Abdullah claims the election was rigged, since the outgoing Karzai favored Ghani. Abdullah now is talking about forming a “parallel” government to rival Ghani.

Fearing a replay of Iraq in which sectarian conflict has emerged between Sunni and Shiites and produced a civil war and the virtual breakup of the country, U.S. Secretary of State John Kerry asked Abdullah not to do that.

“Any action to take power by extra-legal means will cost Afghanistan the financial and security support of the U.S. and the international community,” Kerry said.

Ironically, either candidate would be acceptable to the U.S.

Ghani is a former World Bank official, while Abdullah was a resistance fighter during the Soviet occupation of Afghanistan and went on to become Afghan foreign minister.

Both have pledged to sign a U.S Status of Forces Agreement to ensure U.S. troop immunity from Afghan prosecution should an episode arise. The Obama administration couldn’t get Iraq’s Maliki to agree to a similar agreement, which helped reinforce Obama’s pledge to remove all U.S. troops by the end of 2011.

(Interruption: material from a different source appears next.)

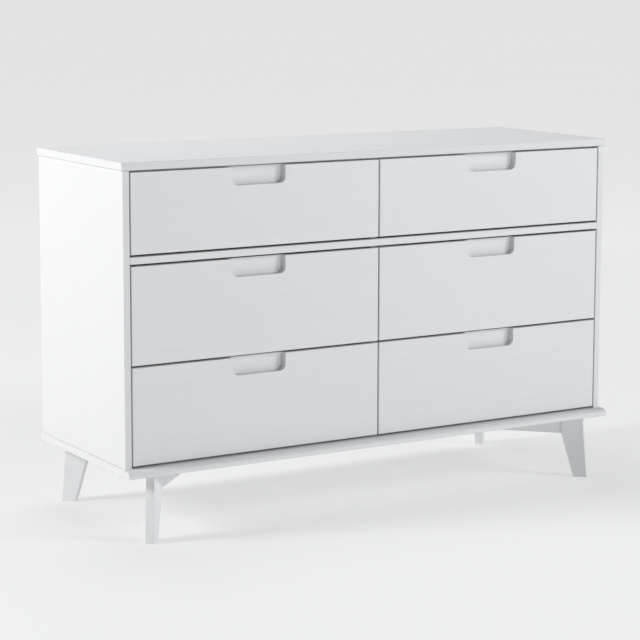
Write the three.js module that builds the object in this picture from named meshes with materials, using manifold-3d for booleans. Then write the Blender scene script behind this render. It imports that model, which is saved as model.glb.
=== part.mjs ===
// A free-standing dresser with six drawers in two columns, in millimetres.
// +X points right, +Y to the back and +Z up; the origin is on the floor, under the middle of the dresser.
// The carcass is built of boards that meet face to face with a hairline gap, the drawers are boxes behind
// inset fronts, and the legs are planks that stand on the diagonals of the four corners.

import * as THREE from 'three';
import { RoundedBoxGeometry } from 'three/addons/geometries/RoundedBoxGeometry.js';
import { mergeVertices } from 'three/addons/utils/BufferGeometryUtils.js';
import Module from 'manifold-3d';

const wasm = await Module();
wasm.setup();

// ---- Driving dimensions ----

const FIT = 0.3; // hairline between boards that are fixed together
const SHADOW_LINE = 0.8; // thin line between the side panels and the top
const SIDE_GAP = 3; // between a drawer front and the side panel beside it
const ROW_GAP = 5; // above and below every drawer front
const CENTER_GAP = 4; // between the fronts of the two columns
const SETBACK = 3; // from the back of the fronts to the divider, the hidden rail and the slides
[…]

With corruption continuing to run in any successor government, the Taliban just have to wait out the U.S., knowing it won’t live up to its agreements and may even leave altogether. The Taliban seeks to overthrow any government set up by the U.S.

Certainly, the U.S. experience of the Sunni Sahwa fighters in Iraq has caught the attention of the Afghans and the Taliban.

And if the fight between the two political rivals in Afghanistan isn’t resolved quickly, that country, like Iraq, could dissolve into civil war.

As in Iraq, the U.S. then will be sidelined in Afghanistan, unable to control events despite the trillions of dollars spent there and loss of thousands of U.S. troops.